**GIVEN REQUEST**
Of all the lines here, how many include the string "code"? Answer with the number only.

--- INPUT MATERIAL ---

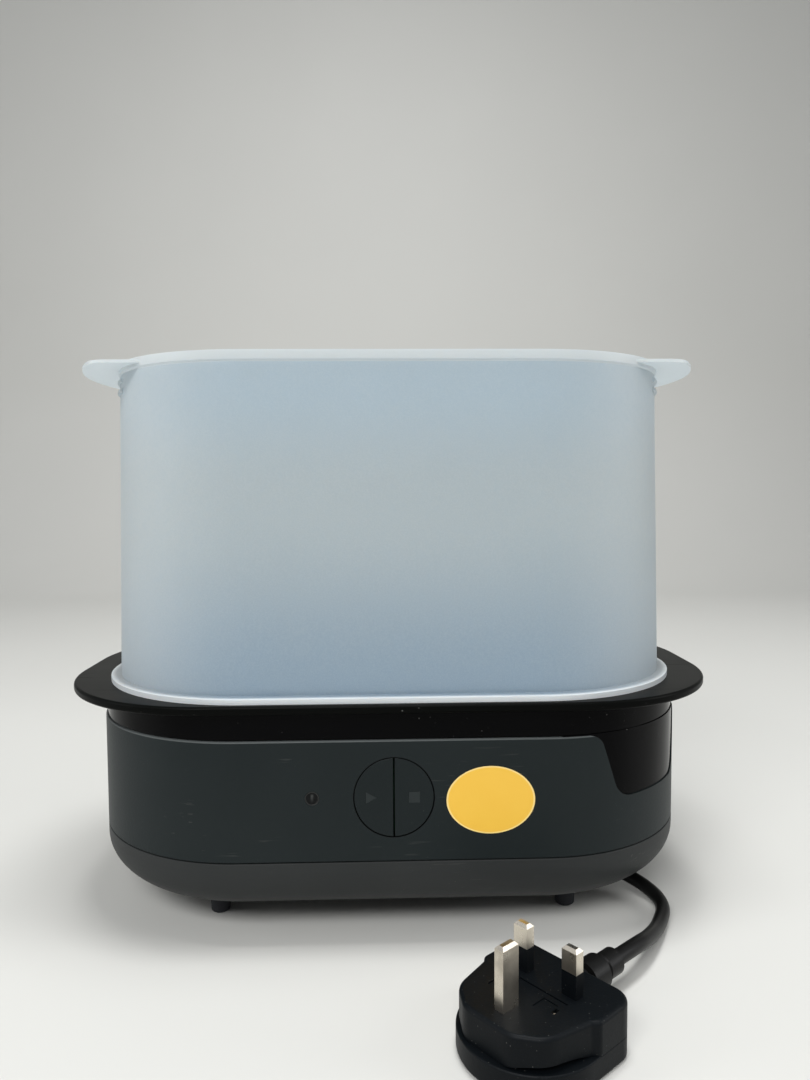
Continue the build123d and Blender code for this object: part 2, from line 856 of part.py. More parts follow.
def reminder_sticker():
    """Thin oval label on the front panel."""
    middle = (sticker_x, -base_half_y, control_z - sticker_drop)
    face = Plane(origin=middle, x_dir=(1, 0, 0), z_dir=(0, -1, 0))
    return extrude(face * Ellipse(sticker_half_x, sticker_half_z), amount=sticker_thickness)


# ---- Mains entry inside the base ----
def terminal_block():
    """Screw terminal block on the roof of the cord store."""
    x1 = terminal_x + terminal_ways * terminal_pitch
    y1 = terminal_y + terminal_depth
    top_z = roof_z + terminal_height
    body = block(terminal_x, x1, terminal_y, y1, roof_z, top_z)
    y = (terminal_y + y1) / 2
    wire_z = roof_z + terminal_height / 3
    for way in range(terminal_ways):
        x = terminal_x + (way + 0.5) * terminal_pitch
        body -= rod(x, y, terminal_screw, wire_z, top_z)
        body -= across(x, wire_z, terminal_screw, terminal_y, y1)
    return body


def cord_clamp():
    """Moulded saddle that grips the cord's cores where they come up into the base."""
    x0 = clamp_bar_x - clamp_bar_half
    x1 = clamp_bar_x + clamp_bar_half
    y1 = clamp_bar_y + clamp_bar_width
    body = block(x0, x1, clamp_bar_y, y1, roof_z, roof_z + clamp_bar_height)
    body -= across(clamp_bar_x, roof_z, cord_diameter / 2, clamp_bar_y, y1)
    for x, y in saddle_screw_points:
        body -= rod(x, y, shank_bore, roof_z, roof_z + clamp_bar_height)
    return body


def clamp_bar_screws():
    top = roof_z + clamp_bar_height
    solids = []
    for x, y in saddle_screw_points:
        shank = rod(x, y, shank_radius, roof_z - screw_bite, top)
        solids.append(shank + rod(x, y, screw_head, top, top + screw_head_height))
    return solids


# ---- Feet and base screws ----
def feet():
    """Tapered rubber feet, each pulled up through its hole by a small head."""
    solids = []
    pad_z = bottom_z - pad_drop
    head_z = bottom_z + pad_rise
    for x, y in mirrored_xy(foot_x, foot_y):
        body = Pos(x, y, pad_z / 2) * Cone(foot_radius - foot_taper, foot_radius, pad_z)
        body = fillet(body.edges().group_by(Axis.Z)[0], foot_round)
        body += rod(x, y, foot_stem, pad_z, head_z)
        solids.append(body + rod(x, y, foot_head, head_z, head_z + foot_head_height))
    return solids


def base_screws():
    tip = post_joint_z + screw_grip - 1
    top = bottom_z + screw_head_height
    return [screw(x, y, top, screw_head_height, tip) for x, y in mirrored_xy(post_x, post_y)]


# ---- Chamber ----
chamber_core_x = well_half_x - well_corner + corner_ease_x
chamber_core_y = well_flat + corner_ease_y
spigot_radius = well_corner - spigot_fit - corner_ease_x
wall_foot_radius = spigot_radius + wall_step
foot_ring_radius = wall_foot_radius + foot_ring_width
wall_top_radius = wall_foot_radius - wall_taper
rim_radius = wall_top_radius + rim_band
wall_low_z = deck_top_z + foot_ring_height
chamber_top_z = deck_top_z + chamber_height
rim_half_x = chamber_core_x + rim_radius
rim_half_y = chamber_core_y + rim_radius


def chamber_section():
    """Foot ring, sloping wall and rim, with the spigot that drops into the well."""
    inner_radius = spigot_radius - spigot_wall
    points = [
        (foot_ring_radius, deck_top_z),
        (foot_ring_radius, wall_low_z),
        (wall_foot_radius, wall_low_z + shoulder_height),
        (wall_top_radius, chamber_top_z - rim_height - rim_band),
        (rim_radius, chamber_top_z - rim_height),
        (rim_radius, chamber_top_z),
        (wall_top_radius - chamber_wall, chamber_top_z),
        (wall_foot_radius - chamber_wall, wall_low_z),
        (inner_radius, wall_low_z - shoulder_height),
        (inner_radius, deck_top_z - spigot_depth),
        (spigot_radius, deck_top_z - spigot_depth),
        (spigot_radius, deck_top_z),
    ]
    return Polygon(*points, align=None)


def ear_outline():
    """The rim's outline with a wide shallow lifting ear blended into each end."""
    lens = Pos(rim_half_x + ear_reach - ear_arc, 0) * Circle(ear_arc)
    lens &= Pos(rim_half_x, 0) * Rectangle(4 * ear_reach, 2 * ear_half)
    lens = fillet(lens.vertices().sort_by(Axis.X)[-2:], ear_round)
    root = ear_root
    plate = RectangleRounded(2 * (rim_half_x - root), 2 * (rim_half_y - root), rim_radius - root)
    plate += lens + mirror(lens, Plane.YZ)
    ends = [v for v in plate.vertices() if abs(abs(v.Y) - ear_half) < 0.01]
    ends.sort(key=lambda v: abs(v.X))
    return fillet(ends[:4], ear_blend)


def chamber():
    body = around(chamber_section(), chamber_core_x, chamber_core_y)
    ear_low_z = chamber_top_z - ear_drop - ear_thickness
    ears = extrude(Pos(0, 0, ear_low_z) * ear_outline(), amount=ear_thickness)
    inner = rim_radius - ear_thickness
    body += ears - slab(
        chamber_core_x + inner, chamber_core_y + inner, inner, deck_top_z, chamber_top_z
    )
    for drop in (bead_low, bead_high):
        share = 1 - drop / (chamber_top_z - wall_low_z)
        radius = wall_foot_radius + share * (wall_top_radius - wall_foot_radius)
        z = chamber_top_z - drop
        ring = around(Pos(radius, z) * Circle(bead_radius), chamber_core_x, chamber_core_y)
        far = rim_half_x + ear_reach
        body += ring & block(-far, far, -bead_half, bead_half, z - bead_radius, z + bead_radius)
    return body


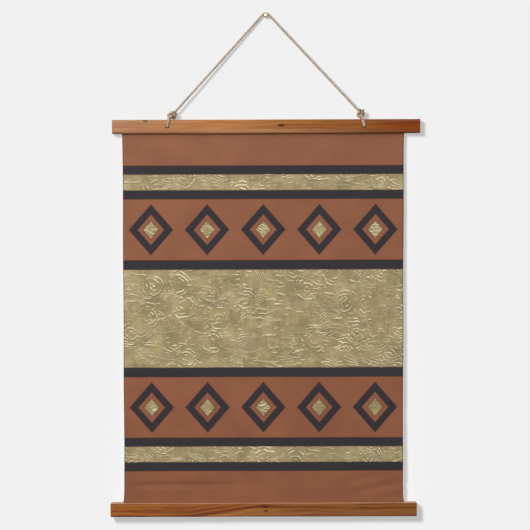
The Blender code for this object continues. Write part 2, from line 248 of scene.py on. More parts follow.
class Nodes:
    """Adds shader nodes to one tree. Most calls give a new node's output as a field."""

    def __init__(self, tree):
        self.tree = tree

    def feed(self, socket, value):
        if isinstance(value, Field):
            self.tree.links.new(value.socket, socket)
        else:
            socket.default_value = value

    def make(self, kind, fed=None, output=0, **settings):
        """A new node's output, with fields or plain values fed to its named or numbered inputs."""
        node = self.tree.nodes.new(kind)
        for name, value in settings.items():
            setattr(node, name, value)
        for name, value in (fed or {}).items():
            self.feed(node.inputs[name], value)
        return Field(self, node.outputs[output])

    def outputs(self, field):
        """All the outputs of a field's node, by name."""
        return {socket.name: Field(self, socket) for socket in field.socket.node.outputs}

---

**ANSWER FOR THE TASK**
2